Another ’90s show deserves – at the very least – an entire chapter in all fashion textbooks. The 1997 Haute Couture collection, titled Les Insects, was a parade of dominatrixes, vampires and high-fashion arachnids that made even the most pedantic couture collector dream of getting their hands on the creatures of Mugler’s devising. The late designer put models in precisely tailored skirt suits with defined wasp waists, turning women into flies, wasps, butterflies and more. The show sparked gasps with its liberal use of latex (on both men and women) and the troupe of couture gimps decorating the runway’s entry points. It showed proudly enhanced literal references, while always upholding the aspirational nature of haute couture. “His fashion conjugates with the superlative,” wrote Nathalie Bondil, chief curator of the Montreal Museum of Fine Arts – and superlative Les Insects were.

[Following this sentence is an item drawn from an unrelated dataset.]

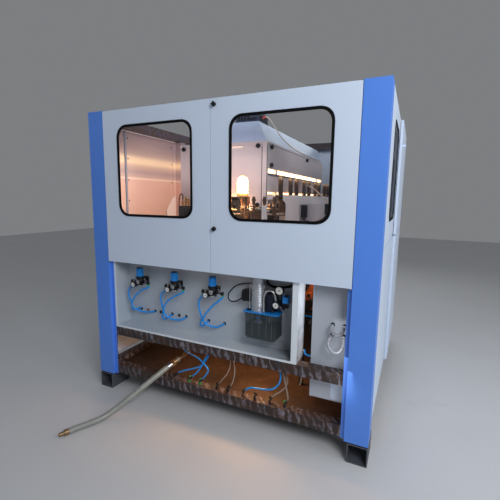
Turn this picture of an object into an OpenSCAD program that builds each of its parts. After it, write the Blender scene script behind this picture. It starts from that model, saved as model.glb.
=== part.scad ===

It took a certain level of inquisitiveness to calibrate the proportions necessary to reach those of a Mugler silhouette. Take Jerry Hall’s dress, for example. The velvet gown with ostrich-clad butterfly wings at the back took hundreds of hours to perfect and was a testament to Mugler’s enduring desire of “making a creature”. No matter the collection, his motivation had always been to accentuate beauty – be it through ultra-feminine silhouettes or synthetic alien-like shapes.
Manfred Thierry Mugler’s legacy is as rich and remarkable as his fashion shows, clothes, perfumes and photographs. “I’m not looking for difficulties, I’m looking for extreme sophistication and sense of humour and complete accomplishment,” he once told Business of Fashion. The late artist paved the way for some of this generation’s most promising fashion designers, including David Koma, Casey Cadwallader and Nicola Formichetti. His insatiable hunger for life, experiences and beauty will echo through the recitations of his artistic inventions – not only when his glamazon friends like Kim Kardashian and Cardi B walk the red carpets – but also, inevitably, whenever anybody celebrates differences.